France: Zéro Déchet, 2013, Editions des Arènes

Bea Johnson is a French woman living in the USA. She and her family have had a Zero Waste Home since 2008. They produce almost no waste by following these five rules: Refuse, Reduce, Reuse, Recycle, Rot (a handy

r-word for Compost).

Refuse what you don't need (extra packaging, receipts). Reduce what you need (do you really need to buy a new toaster, maybe there's a used one online). Reuse (grocery bags, water thermos, cloth handkerchiefs, rechargeable batteries). Recycle (this is 4th on the list because recycling costs money and it's better to refuse, reduce and reuse when you can). Rot (you can reduce your household waste by around 30-40% by composting).

My daughter Julia introduced me to this idea, and she herself tries to follow the zero waste lifestyle as much as possible. She has no garbage can in her apartment! For Christmas she made me some body lotion out of beeswax and coconut oil so I don't have to buy it in plastic containers. And it works really well!
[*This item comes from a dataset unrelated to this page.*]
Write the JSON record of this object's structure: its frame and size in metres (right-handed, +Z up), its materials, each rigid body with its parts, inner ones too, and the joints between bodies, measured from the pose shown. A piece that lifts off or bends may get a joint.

My step-daughter Diane has encouraged our family to be aware of how the way we live affects the environment. So we try to buy food that can be put into reusable containers, make our own yogurt, make our own meals instead of buying prepared meals and compost. Most of these things have been relatively easy to get used to, but it's easier to do if you live alone than in a family (unless you start the habits from the beginning). This is partly because everyone has different priorities about how to go about reducing waste, and different degrees of commitment. For example, it takes time to get used to telling the salesperson at the market "no bag" when you buy vegetables. We tend to remember after they've already put it in the bag and then feel embarrassed to ask them to take it out! But we've started first handing them a bunch of bags to reuse, before even ordering. My husband buys delicious bread from a bakery in Paris, but he keeps bringing it home in new little bags each time. Should I boycott the bread until he refuses the bag? So far I haven't been able to!

The book has all kinds of explanations and ideas about how the Zero Waste lifestyle not only makes less waste, but saves money and time, which can be used for other activities. And even if you don't want to follow the 5 rules to the letter, you can follow some of them, and still be better off than if you did nothing.